**Exercise details**
Output, word for word, every line from the start of the listing down to and including the line that contains "const RIGHT_NUT_TURN = 16.0;"; include nothing else.
☆ ☆ ☆ ☆ ☆ ☆ ☆
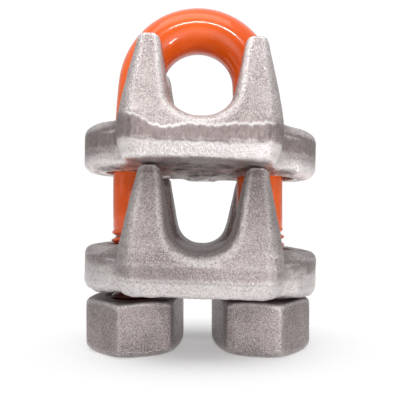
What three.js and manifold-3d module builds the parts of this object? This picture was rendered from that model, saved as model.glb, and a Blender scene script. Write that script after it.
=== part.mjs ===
// Double-saddle wire rope clip, 1/2 inch size: one painted U-bolt, two identical galvanized
// drop-forged saddles and two heavy hex nuts. The bow and the upper saddle hold one rope,
// the two saddles hold a second rope between them, and both nuts draw the stack together.
// Millimetres. X runs across the two legs, Y along the ropes, Z up the legs; the clip
// stands on its two nuts at Z = 0.
import * as THREE from "three";
import { mergeVertices } from "three/addons/utils/BufferGeometryUtils.js";
import Module from "manifold-3d";

// ---- driving dimensions -------------------------------------------------------------
const PITCH = 1.9538; // 13 threads per inch
const THREAD_CREST_R = 6.15; // rolled thread on the legs
const THREAD_ROOT_R = 5.1;
const THREAD_PLAY = 0.3; // radial play between leg thread and nut thread
const THREAD_SEGMENTS = 16; // facets per turn
const THREAD_TOP_Z = 29.4; // where the thread runs out on the leg
const LEG_END_Z = 1.0; // the legs stop just inside the nuts
const ROD_R = 5.69; // plain rod of the U-bolt
const LEG_HALF_SPACING = 15.36; // leg centre line from the bolt's middle
const BOW_R = 14.25; // centre-line radius of the bow
const BOW_CENTRE_Z = 64.1;
const FLARE_Z = 43.3; // below this the legs are parallel
const BOLT_SHIFT_X = -0.4; // the bolt sits off centre in the loose leg holes

const NUT_AF = 21.9;
const NUT_H = 12.7;
const NUT_ROUND_R = 12.3; // radius the hex corners are turned to
const NUT_CHAMFER = 1.1; // drop of the corner chamfer
const LEFT_NUT_TURN = -11.3; // degrees from the front to the nearest corner
const RIGHT_NUT_TURN = 16.0;

const SADDLE_ROLL = 1.85; // degrees, right side lower, from the play in the leg holes
const LOWER_Z = 13.1; // height of the lower saddle's underside at its middle
const UPPER_Z = 41.25;
const HOLE_R = 8.0;
const HOLE_HALF_SPACING = 15.4;
const SPOT_R = 13.3; // flat under each ear that the nut bears on
const SPOT_Z = 0.55;
const EAR_TOP = 12.0;
const EAR_REACH = 28.5;
const HALF_DEPTH = 24.45; // trim band, half the saddle's length along the rope
const SEAT_Z = 11.2; // bottom of the rope seat
const SADDLE_H = 29.9; // horn tips
const ORIGIN_SHIFT_X = -0.2066; // puts the origin midway between the ear ends

const wasm = await Module();
wasm.setup();

// ---- helpers ------------------------------------------------------------------------
function solid(geometry) {
  const g = geometry.clone();
  for (const name of Object.keys(g.attributes))
    if (name !== "position") g.deleteAttribute(name);
  const m = mergeVertices(g, 1e-4);
  return new wasm.Manifold(
    new wasm.Mesh({
      numProp: 3,
      vertProperties: new Float32Array(m.attributes.position.array),
      triVerts: new Uint32Array(m.index.array),
    }),
  );
}

function geometryOf(manifold) {
  const mesh = manifold.getMesh();
  const verts = [];
  for (let i = 0; i < mesh.vertProperties.length; i += mesh.numProp)
    verts.push(
      mesh.vertProperties[i],
      mesh.vertProperties[i + 1],
      mesh.vertProperties[i + 2],
    );
  const g = new THREE.BufferGeometry();
  g.setAttribute("position", new THREE.Float32BufferAttribute(verts, 3));
  g.setIndex(Array.from(mesh.triVerts));
  const flat = g.toNonIndexed();
  flat.computeVertexNormals();
  return flat;
}

const shapeOf = (points) =>
  new THREE.Shape(points.map(([a, b]) => new THREE.Vector2(a, b)));

// Outline in X and Z, pushed along Y from -half to +half.
function alongY(points, half) {
  const g = new THREE.ExtrudeGeometry(shapeOf(points), {
    depth: 2 * half,
    bevelEnabled: false,
  });
  g.rotateX(Math.PI / 2); // shape (x, y) -> (x, z), depth -> -Y
  g.translate(0, half, 0);
  return solid(g);
}

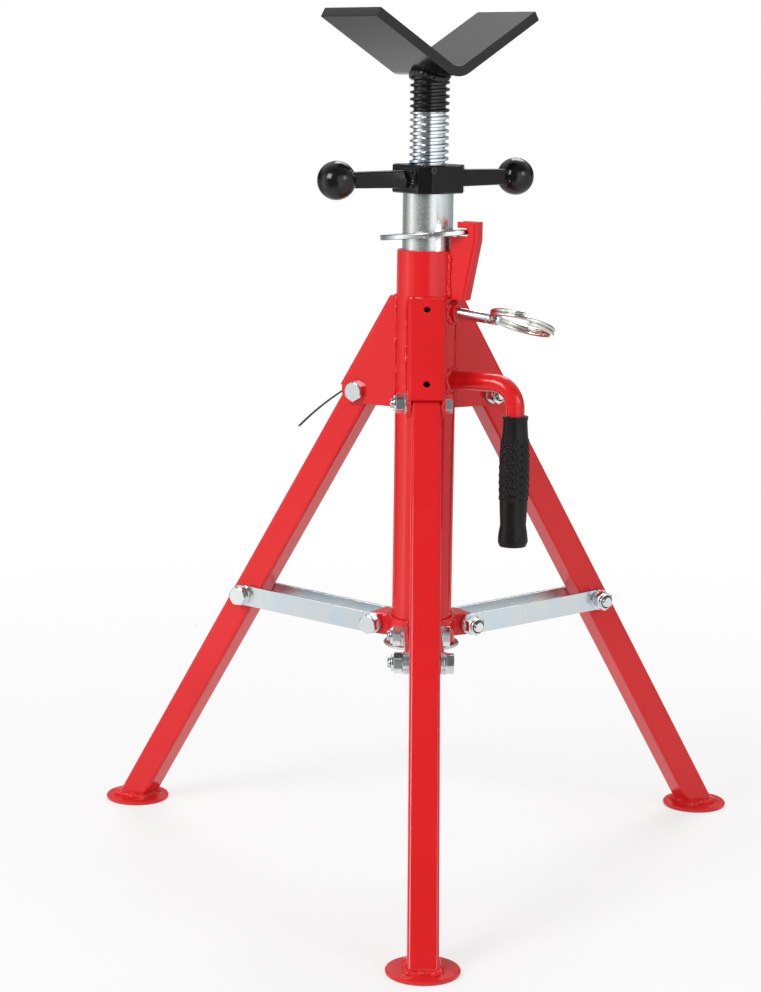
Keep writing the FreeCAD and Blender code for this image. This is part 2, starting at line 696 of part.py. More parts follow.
☆ ☆ ☆ ☆ ☆ ☆ ☆
**Solution for this problem**
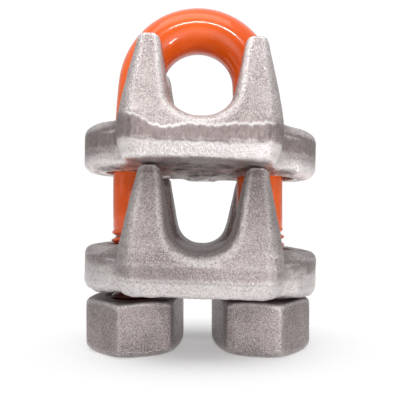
What three.js and manifold-3d module builds the parts of this object? This picture was rendered from that model, saved as model.glb, and a Blender scene script. Write that script after it.
=== part.mjs ===
// Double-saddle wire rope clip, 1/2 inch size: one painted U-bolt, two identical galvanized
// drop-forged saddles and two heavy hex nuts. The bow and the upper saddle hold one rope,
// the two saddles hold a second rope between them, and both nuts draw the stack together.
// Millimetres. X runs across the two legs, Y along the ropes, Z up the legs; the clip
// stands on its two nuts at Z = 0.
import * as THREE from "three";
import { mergeVertices } from "three/addons/utils/BufferGeometryUtils.js";
import Module from "manifold-3d";

// ---- driving dimensions -------------------------------------------------------------
const PITCH = 1.9538; // 13 threads per inch
const THREAD_CREST_R = 6.15; // rolled thread on the legs
const THREAD_ROOT_R = 5.1;
const THREAD_PLAY = 0.3; // radial play between leg thread and nut thread
const THREAD_SEGMENTS = 16; // facets per turn
const THREAD_TOP_Z = 29.4; // where the thread runs out on the leg
const LEG_END_Z = 1.0; // the legs stop just inside the nuts
const ROD_R = 5.69; // plain rod of the U-bolt
const LEG_HALF_SPACING = 15.36; // leg centre line from the bolt's middle
const BOW_R = 14.25; // centre-line radius of the bow
const BOW_CENTRE_Z = 64.1;
const FLARE_Z = 43.3; // below this the legs are parallel
const BOLT_SHIFT_X = -0.4; // the bolt sits off centre in the loose leg holes

const NUT_AF = 21.9;
const NUT_H = 12.7;
const NUT_ROUND_R = 12.3; // radius the hex corners are turned to
const NUT_CHAMFER = 1.1; // drop of the corner chamfer
const LEFT_NUT_TURN = -11.3; // degrees from the front to the nearest corner
const RIGHT_NUT_TURN = 16.0;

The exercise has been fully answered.